Monday, April 07, 2008

La casa de Arguedas

de Jack Flores


La casa de Arguedas (Edit. San Marcos 2008) se suma a su libro de relatos Lecciones para un suicida, que fue ganando adeptos entre lectores peruanos y, con este trabajo refuerza su estilo literario, augurándole buena receptividad en la literatura peruana. De los relatos consignados, deliciosamente leidos en un viaje de ida y vuelta al Seguro Social (para una atención médica de rutina) me permite sugerirlo. De fácil lectura y nos envuelve de principio a fin con sus temas y su tratamiento de los mismos. Divertido e ingenioso. Lo acogemos con agrado en este rincón literario.

Mejorando su calidad. un abrazo y a leerlo.

Les dejo con una nota de cotracarátula de Raúl Jurado Párraga, y el relato breve, como la mayoría de ellos, La muda.


La escritura de cuentos, o cualquier forma literaria se construye muchas veces desde los márgenes de la intertextualidad. En los cuentos de Jack Flores ese guiño es notorio. Desde la minimalización del relato (Suicida) que recuerda la infancia de Augusto Monterroso, hasta la soledad que persigue a sus personajes (La jefa, En la botica, El poeta) que nos hace recordar la frustración existencial de los personajes de Julio Ramón Ribeyro. Cada cuento de este libro está cincelado con maestría. El lenguaje es el artífice de lo fantástico en un cuento (El mono) y el absurdo kafkiano contamina varios cuentos. También aparecen como ejes temáticos en algunos cuentos la andinidad y la nostalgia, la que recuerda a Antonio Gálvez Ronceros; esto se puede leer en: La casa de Arguedas y Diego Martín. Pero a la presencia de esta influencia dada por la lectura de sus “maestros” Jack Flores le ha agregado la madurez de su propio trabajo narrativo, que silenciosamente va ocupando un lugar importante en el proceso de la nueva narrativa de nuestro país.
Raúl Jurado Párraga

LA MUDA

Conocí a Lidia en su trabajo de mesera. Llevaba un delantal azul cielo. Su larga y abundante cabellera negra contrastaba con su piel blanca como la sal. Pero yo me enamoré de Lidia por su manera de correr, daba grandes zancadas que hacía difícil alcanzarla, a la vez que me hacía reír. “Lidia –le digo-, si tú fueras maratonista, ganarías los cien metros planos”. Lidia sonríe y pone mirada de adolescente. “Ganarías más plata que Ben Jonson y dejarías de fregar platos. ¿No te parece mala idea, Lidia?”. Y ella sonríe otra vez. Lidia es siempre así: sonriente y callada, solo sus ojos hablan; ellos me dicen si mis comentarios le molestan o le agradan.

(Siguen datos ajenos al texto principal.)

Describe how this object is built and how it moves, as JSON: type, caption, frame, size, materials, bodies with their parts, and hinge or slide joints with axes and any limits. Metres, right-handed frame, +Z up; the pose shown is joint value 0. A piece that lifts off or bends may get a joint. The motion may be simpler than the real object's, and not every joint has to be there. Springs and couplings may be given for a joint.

Pero, en realidad, casi nunca se molesta. Lidia tiene una paciencia y una agilidad benditas. “Lidia, alcánzame el libro de Cortázar”, y ella se levanta del sillón y de un salto ya está en el estante, y de otro salto ya ha puesto el libro sobre mi mesa. “Lidia, el cafecito”, y no pasan ni dos minutos y ya está con la bandeja a mi lado.


Admiro a Lidia, difícilmente encontraría otra como ella, pero mi familia no la estima. Y cuando se enteraron de mi deseo de desposarla, me tildaron de loco, me amenazaron con enjuiciarme y echarme de la familia, amenaza última que sí cumplieron; pues me mantuve en mis trece, a pesar que hice todo lo posible para que reconozcan las virtudes de Lidia. Hablé con mi padre para que deponga su actitud, pero su respuesta fue cortante: “No tiene estatus”, y no hablaba más, encerrándose en su cara de piedra. Y cuando hablé con mi madre en la esperanza de que por el amor que me tenía y por su condición de mujer comprendiera, acabé humillado: “Con un loco en casa, basta; pero con dos, no”, y se concentraba en su telenovela, acariciando el grueso anillo que llevaba en su dedo anular izquierdo.

No tuve más remedio que irme. Alquilamos un pequeñísimo cuarto en un tugurio del centro de la ciudad. Desde entonces, nuestra vida ha sido difícil; pero nunca Lidia se ha querido quejar, ni podría hacerlo: es muda.